As a reference point, none of the other new England States count Hydro Quebec electricity as renewable.

It’s perhaps worth noting at this point the slippery slope between development of the Climate Action Plan and corporate interests. Liz Miller, Vice President and Chief Legal Officer at Green Mountain Power, has a seat on the Climate Council.  While Vermont Gas Systems doesn’t have a direct position as such, its President and CEO, Neale Lunderville, is on the Board of Directors of Energy Action Network (EAN), the nonprofit that generated the model for emissions reductions mentioned above. EAN used assumptions and data provided by VGS for the RNG component of the model.
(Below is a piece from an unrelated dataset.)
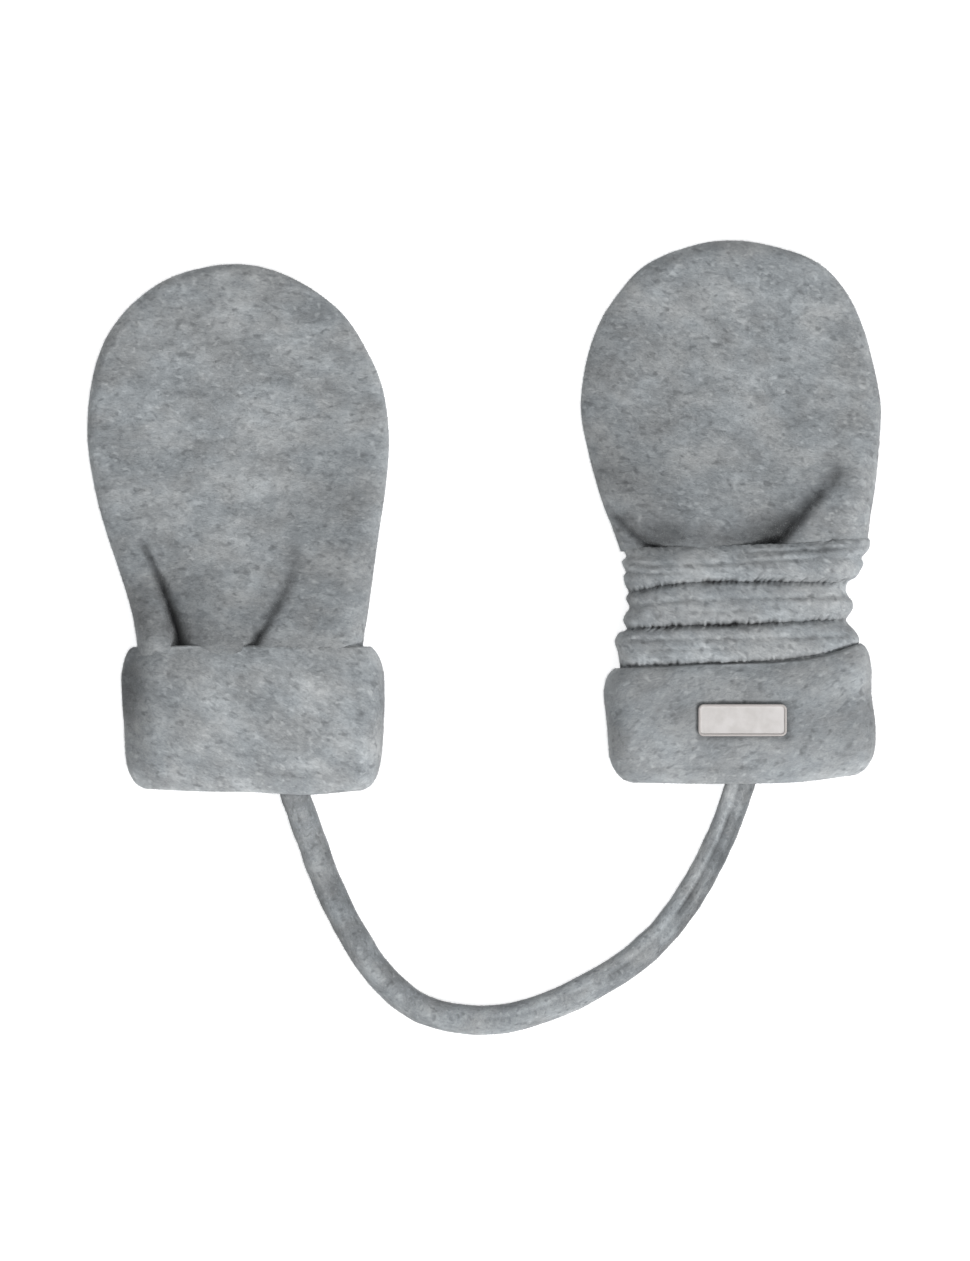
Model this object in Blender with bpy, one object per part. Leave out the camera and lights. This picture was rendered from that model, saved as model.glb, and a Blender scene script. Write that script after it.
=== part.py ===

The executive director of EAN was appointed to the Climate Council as the energy and data analysis representative, and he sits on the steering committee.

The goal of the GWSA is to make a transition to energy sources that cut our emissions drastically. That’s why request #2 in the petition to the Climate Council reads “Count all greenhouse gas emissions accurately to ensure our actions are impactful and proportional to the crisis (including out of state emissions and methane from Hydro Quebec). Re-naming fossil fracked gas as “renewable” and classifying electricity from a methane-emitting hydro facility as “emissions free” does not deliver a real-world reduction in emissions. It smacks of business as usual.

It is critical that the State interprets the GWSA using correct and unbiased information if we're to be part of the solution rather than the problem. The state needs to live up to the real meaning of our Global Warming Solutions Act.